The procuress telephones to jeer at him for his pusillanimity and offer him a second chance to prove his manhood. He declines. "I can't anymore," he says, and at once feels relieved, "free at last of a servitude"-servitude to sex, narrowly understood-"that had kept me enslaved since the age of thirteen."
But Rosa persists until he gives in and revisits the brothel. Again the girl is sleeping, again he does no more than wipe the perspiration off her body and sing: "Delgadina, Delgadina, you will be my darling love." (His song is not without dark undertones: in the fairy story Delgadina is a princess who has to flee the amorous advances of her father.)
He makes his way home in the midst of a mighty storm. A newly acquired cat seems to have turned into a satanic presence in his house. Rain pours through holes in the roof, a steam pipe bursts, the wind smashes the windowpanes. As he struggles to save his beloved books, he becomes aware of the ghostly figure of Delgadina beside him, helping him. He is certain now that he has found true love, "the first love of my life at the age of ninety."
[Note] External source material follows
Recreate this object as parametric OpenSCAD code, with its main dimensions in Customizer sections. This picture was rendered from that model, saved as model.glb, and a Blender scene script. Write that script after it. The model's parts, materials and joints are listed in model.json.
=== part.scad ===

A moral revolution takes place within him. He confronts the shabbiness, meanness, and obsessiveness of his past life and repudiates it. He becomes, he says, "another man." It is love that moves the world, he begins to realise--not love consummated so much as love in its multiple unrequited forms. His column in the newspaper becomes a paean to the powers of love, and the reading public responds with adulation.
By day--though we never witness it-Delgadina, like a true fairy-tale heroine, goes off to the factory to sew buttonholes. Nightly she returns to her room in the brothel, now adorned by her lover with paintings and books (he has vague ambitions to improve her mind), to sleep chastely beside him. He reads stories to her aloud; now and again she utters words in her sleep. But on the whole he does not like her voice, which sounds like the voice of a stranger speaking from within her. He prefers her unconscious.